The Roman Baths are the top attraction in Bath England. Dating back to 75 A.D., the baths are the best preserved ancient baths in Northern Europe. In 1987, they became a UNESCO heritage site.
This guide gives you an overview of the history of the Roman Baths, what to see when visiting the complex, and must know tips for visiting.
This 1st century bath complex was a meeting point for patricians who came to bathe, drink the curative waters, and socialize. The baths fell out of use with the Roman exodus from Britain. But they were rediscovered and excavated in the late 19th century.
Today, visitors can see the in situ remains. Walking through them has a time warp feel, with the matte green waters of the baths perfectly reflecting the Roman facades. You’ll feel as though you’re stepping right back into Roman Britain.
The baths receive more than a million visitors a year. People come to see its historic finds, atmospheric pools, and imaginative displays.
History Of Bath: The Romans Arrive
The Roman arrived in Britain in 43 A.D. The Roman war machine made easy work of the far flung city.
The Romans knew what a jewel they had. They had seen the steam rise from a marshy area in the water.
They knew Bath held a hot spring, the perfect spot for a bath the Romans so loved. After gaining control of the spring, they proceeded to create a complex of baths, pools, and a temple on a sacred Celtic spot. It was operational by 75 A.D.
The bathing and temple complex was surrounded with a stone wall, constructed during the 3rd Century. It encircled an area of 23 acres, although whether this was defensive is debated.
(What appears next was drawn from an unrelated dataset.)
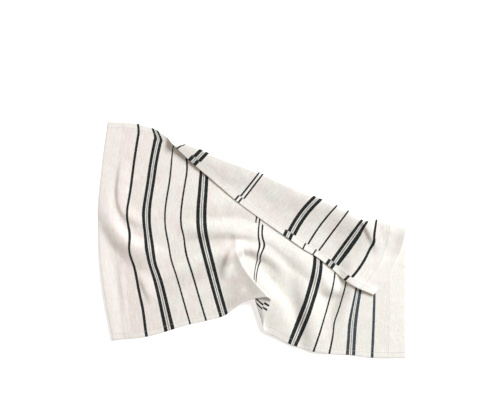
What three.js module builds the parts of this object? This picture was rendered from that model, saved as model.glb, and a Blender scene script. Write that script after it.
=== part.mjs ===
// Tea towel, loosely folded once and laid flat: millimetres, +Z up.
// The origin is on the resting plane, under the middle of the folded towel.
// One sheet of cloth is worked out from cross sections taken along its length.
// Each section runs from the front edge, over the base, round the back fold and down the flap.

import * as THREE from 'three';

// Sizes of the cloth when it is spread flat, and how thick its sheet and hems are.
const CLOTH = { length: 750, width: 500, sheet: 1.2, hemSheet: 1.8 };
const HEM = { side: 14, end: 36 };

// Height of the flap's middle above the middle of the layer that it lies on.
const LAY = 4;
// How much wider a base ridge shows through the flap above it.
const VEIL = 10;
// Length over which the flap sinks from the top of the back fold to where it lies.
const SETTLE = 42;
// Stations between which the flap closes, and how far a half closed flap stands up at its hem.
const CLOSING = { from: 162, to: 197, stand: 8 };
// Shortest cloth that turns at the back fold, also where the fold has opened out.
const LEAST_TURN = 12;

// The pleat's two turns: where the top layer turns under, and where the layer below turns back.
// half: half the length of a turn's step along the cloth; fade: length over which its height fades
// out again; end: share of the base at which the turns have died out.
const PLEAT_TURNS = [{ at: 359, rise: 3 }, { at: 432, rise: 3 }];
const PLEAT_TURN = { half: 8, fade: 30, end: 0.4 };

// Distances between the solid's grid lines along the cloth, closer in the curl and in the pleat.
const GRID_STEP = 16;
const CLOSE_STEPS = [{ from: 163, to: 197, step: 8 }, { from: 300, to: 470, step: 10 }];
// Grid lines across the base, round the back fold and down the flap.
const GRID_LINES = { base: 25, roll: 6, flap: 7 };
// Cloth that would end up lower than this lies flat on the resting plane.
const TOUCH = 0.05;

// Places along a section's base, as shares of the way from the front edge to the back fold.
const PLACES = [0, 0.3, 0.55, 0.8, 1];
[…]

The Romans used the bath house for religious and recreational (bathing) purposes.
There were public ceremonies in the baths. They would sometimes include the sacrifice of an animal in dedication to Sulis Minerva.
But the baths were also the place to socialize. Food and drink were served in the bath, including oysters and snails. Patricians would gamble, play cards, entertain clients, and listen to musicians.
The water wasn’t really green, as it appears. It was colorless, but took on its green hue from algae growth caused by heat and daylight.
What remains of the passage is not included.